What is asked. Read through the data and report every line in which the word "body" occurs.

* Start Extracted data *

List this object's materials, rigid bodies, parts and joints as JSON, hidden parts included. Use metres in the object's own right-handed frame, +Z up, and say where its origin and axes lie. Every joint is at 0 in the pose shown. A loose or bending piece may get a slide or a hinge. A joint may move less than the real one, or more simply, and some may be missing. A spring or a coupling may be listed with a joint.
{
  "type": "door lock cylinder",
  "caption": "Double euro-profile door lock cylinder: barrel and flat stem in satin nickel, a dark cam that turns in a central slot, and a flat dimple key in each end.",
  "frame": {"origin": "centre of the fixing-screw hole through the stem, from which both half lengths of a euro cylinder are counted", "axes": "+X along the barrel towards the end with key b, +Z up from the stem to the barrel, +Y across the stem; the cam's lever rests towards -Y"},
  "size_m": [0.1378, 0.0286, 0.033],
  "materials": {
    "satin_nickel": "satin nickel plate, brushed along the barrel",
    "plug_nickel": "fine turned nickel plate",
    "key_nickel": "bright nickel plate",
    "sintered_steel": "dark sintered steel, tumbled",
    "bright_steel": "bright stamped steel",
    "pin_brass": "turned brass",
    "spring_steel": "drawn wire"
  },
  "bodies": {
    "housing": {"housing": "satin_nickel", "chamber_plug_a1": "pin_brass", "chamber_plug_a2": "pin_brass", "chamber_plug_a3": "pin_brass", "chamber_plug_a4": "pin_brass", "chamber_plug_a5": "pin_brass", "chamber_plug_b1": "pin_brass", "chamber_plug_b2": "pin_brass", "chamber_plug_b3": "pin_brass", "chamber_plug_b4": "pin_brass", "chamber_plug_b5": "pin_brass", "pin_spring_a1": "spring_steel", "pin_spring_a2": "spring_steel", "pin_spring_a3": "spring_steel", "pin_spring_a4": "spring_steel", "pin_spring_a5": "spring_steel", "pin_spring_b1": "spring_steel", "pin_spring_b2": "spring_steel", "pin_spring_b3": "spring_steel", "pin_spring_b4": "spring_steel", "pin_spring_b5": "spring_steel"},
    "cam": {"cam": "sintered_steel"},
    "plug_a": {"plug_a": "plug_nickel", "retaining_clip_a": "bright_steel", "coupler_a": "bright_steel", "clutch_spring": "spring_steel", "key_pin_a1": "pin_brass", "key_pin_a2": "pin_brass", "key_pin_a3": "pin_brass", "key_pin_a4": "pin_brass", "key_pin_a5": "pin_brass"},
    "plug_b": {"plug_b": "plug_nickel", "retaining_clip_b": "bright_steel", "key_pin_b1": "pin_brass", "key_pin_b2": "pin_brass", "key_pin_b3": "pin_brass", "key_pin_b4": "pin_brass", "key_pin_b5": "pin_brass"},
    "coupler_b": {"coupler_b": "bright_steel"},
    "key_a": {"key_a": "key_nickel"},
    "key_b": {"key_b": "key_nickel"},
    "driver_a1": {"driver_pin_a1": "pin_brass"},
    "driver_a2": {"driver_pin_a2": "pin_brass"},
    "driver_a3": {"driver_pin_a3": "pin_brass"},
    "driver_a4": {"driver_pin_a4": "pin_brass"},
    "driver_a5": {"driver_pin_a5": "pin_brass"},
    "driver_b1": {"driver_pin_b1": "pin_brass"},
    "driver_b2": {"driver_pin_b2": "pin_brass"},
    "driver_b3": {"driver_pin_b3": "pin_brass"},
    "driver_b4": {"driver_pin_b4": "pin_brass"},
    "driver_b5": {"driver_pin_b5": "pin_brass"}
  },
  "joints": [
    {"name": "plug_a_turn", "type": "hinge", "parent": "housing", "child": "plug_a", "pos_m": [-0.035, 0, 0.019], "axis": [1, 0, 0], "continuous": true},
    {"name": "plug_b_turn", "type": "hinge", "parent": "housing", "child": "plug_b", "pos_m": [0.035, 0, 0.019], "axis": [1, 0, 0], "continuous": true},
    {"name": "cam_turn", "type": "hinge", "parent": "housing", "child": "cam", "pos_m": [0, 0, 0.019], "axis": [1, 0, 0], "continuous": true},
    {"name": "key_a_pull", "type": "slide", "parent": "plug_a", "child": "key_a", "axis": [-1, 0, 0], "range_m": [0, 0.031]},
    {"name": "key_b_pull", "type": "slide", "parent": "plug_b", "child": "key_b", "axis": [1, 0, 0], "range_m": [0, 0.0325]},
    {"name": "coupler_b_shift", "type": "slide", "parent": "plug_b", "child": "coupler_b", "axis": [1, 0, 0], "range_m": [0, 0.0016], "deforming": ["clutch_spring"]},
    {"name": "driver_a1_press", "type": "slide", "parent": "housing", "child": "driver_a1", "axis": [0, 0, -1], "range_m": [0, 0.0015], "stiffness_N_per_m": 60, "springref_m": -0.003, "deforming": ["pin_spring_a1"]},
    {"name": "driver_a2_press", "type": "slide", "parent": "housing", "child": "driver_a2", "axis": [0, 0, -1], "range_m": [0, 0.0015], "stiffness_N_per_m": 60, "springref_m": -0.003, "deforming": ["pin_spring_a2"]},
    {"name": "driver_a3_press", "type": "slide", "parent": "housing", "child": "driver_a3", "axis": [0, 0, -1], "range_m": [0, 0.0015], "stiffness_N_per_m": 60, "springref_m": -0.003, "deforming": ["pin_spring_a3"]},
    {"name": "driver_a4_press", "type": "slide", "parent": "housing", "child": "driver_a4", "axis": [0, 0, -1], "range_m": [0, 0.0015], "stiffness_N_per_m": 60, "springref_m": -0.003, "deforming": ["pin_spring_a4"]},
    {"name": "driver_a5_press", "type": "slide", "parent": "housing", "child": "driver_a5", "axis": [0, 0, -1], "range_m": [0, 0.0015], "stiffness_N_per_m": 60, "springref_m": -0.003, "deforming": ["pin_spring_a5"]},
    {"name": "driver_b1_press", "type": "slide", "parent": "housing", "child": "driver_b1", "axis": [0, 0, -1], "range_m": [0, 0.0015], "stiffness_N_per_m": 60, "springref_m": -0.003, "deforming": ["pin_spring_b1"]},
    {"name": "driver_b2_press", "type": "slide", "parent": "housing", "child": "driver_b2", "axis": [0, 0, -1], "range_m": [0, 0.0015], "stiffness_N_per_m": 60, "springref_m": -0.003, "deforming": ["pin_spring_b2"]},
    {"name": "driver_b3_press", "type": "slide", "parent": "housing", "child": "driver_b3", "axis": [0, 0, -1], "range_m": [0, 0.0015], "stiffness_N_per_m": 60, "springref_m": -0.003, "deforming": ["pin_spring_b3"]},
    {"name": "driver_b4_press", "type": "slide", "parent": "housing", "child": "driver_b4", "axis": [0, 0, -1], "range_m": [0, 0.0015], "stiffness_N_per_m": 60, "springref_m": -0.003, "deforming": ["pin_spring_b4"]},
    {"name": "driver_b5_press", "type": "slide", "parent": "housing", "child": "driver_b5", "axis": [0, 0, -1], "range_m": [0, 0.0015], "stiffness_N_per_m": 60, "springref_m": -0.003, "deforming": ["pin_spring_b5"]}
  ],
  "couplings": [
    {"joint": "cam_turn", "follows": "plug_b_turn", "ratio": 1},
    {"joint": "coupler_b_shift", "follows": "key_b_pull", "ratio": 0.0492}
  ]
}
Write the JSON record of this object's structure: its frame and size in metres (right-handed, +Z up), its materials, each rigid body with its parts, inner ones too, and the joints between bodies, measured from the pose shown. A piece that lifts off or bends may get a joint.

* End Extracted data *
* Start Extracted data *

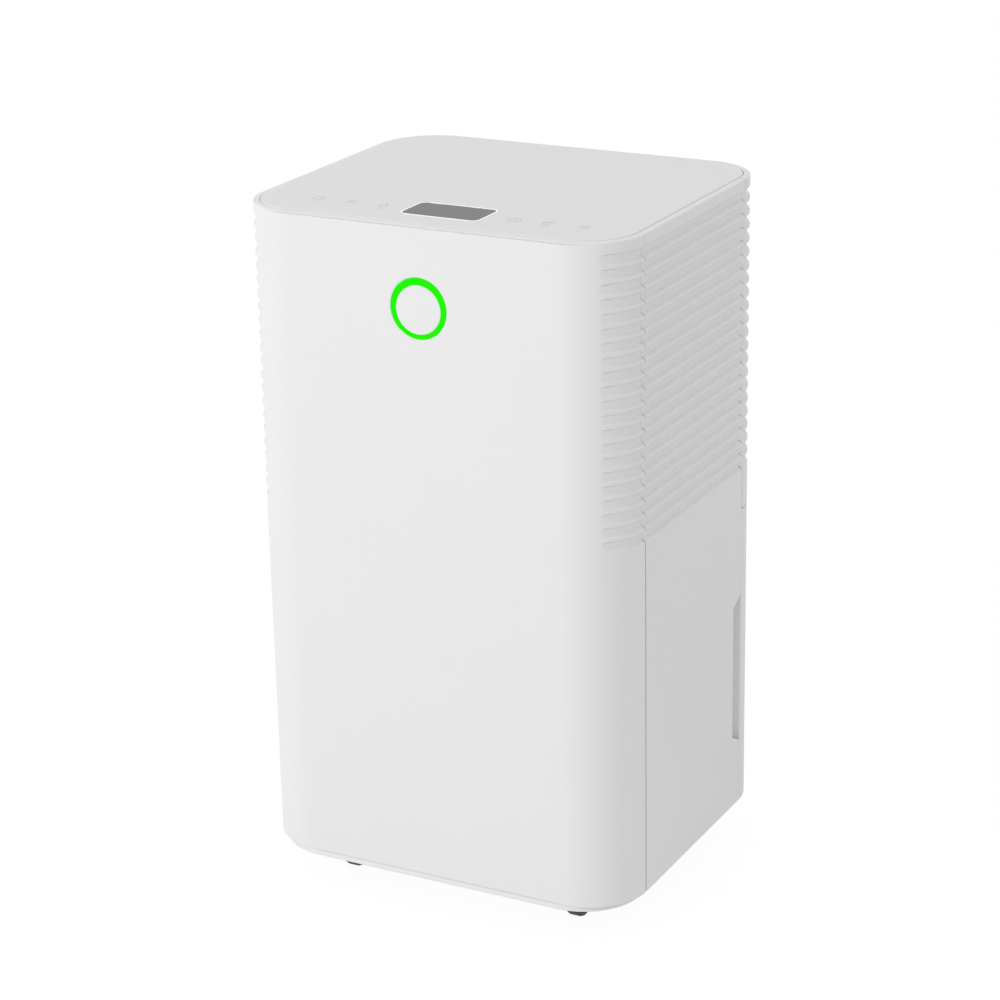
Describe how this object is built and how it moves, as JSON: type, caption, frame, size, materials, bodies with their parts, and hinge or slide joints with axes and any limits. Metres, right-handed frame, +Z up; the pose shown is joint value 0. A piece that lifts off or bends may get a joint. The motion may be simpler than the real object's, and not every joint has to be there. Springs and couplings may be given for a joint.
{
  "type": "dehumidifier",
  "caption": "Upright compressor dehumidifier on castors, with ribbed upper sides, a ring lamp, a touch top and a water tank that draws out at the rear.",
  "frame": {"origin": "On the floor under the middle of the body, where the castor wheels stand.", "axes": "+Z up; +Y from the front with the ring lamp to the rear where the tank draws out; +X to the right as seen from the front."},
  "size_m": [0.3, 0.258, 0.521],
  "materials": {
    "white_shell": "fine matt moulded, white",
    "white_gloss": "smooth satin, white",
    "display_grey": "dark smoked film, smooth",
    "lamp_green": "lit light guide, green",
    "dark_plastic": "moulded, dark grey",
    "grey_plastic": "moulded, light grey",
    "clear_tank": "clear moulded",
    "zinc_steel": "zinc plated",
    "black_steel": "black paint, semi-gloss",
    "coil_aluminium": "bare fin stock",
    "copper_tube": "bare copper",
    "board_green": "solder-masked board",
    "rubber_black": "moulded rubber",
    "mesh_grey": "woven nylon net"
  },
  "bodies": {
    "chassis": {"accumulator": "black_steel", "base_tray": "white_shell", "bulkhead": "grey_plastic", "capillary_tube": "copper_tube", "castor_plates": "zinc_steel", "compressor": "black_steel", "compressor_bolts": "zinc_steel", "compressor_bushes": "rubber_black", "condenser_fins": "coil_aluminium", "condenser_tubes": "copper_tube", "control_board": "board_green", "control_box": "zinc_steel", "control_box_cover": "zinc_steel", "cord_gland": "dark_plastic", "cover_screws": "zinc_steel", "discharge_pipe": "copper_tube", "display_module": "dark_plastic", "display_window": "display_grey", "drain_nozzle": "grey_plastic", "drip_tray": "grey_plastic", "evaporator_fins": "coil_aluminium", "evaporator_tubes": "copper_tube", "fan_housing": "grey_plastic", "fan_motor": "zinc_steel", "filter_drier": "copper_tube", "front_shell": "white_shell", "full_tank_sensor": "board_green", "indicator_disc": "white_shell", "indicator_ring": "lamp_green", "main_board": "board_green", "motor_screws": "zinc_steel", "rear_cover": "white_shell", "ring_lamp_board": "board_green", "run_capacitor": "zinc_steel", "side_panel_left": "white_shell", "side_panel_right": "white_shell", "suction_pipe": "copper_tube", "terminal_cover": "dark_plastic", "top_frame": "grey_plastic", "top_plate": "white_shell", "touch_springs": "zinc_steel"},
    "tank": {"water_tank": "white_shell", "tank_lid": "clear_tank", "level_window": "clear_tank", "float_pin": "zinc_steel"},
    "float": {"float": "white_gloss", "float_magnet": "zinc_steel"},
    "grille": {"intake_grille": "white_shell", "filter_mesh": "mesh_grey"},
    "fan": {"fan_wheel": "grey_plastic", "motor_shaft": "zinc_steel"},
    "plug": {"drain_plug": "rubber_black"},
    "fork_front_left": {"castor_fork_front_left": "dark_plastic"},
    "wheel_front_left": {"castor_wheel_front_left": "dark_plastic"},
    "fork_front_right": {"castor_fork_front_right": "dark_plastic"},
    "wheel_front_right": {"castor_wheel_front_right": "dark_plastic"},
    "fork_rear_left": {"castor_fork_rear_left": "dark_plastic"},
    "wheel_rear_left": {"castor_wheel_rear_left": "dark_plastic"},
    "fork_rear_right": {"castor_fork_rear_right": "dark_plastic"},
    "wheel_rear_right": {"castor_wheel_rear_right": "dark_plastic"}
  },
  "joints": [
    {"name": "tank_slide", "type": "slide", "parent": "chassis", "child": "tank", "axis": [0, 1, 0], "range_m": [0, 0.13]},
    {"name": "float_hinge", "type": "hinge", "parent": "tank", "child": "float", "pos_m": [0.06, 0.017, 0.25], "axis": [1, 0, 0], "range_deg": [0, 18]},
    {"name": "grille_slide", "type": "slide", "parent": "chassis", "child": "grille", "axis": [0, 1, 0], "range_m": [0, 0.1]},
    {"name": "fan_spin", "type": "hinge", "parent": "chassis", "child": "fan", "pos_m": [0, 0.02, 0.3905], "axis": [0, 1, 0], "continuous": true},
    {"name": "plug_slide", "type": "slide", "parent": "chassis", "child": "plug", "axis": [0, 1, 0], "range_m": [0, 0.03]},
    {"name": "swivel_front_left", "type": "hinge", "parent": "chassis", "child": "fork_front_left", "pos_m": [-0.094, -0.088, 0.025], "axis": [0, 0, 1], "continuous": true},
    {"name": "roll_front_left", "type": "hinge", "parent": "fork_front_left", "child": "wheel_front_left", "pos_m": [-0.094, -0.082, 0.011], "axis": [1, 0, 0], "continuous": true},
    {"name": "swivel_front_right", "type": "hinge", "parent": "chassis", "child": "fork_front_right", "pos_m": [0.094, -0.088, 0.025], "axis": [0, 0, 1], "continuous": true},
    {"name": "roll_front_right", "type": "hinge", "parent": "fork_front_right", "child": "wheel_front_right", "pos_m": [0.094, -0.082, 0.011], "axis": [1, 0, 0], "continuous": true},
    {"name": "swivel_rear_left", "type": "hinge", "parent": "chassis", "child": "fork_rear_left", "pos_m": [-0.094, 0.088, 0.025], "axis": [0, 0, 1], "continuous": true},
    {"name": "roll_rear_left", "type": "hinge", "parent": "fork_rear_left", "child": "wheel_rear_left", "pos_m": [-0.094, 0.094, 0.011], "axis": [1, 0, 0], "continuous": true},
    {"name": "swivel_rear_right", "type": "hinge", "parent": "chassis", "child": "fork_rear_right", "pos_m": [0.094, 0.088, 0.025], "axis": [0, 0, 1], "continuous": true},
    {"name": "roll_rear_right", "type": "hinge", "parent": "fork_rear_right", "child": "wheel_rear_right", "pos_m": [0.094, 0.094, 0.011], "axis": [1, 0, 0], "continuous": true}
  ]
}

* End Extracted data *

Response to this task.
Write the JSON record of this object's structure: its frame and size in metres (right-handed, +Z up), its materials, each rigid body with its parts, inner ones too, and the joints between bodies, measured from the pose shown. A piece that lifts off or bends may get a joint.
  "frame": {"origin": "On the floor under the middle of the body, where the castor wheels stand.", "axes": "+Z up; +Y from the front with the ring lamp to the rear where the tank draws out; +X to the right as seen from the front."},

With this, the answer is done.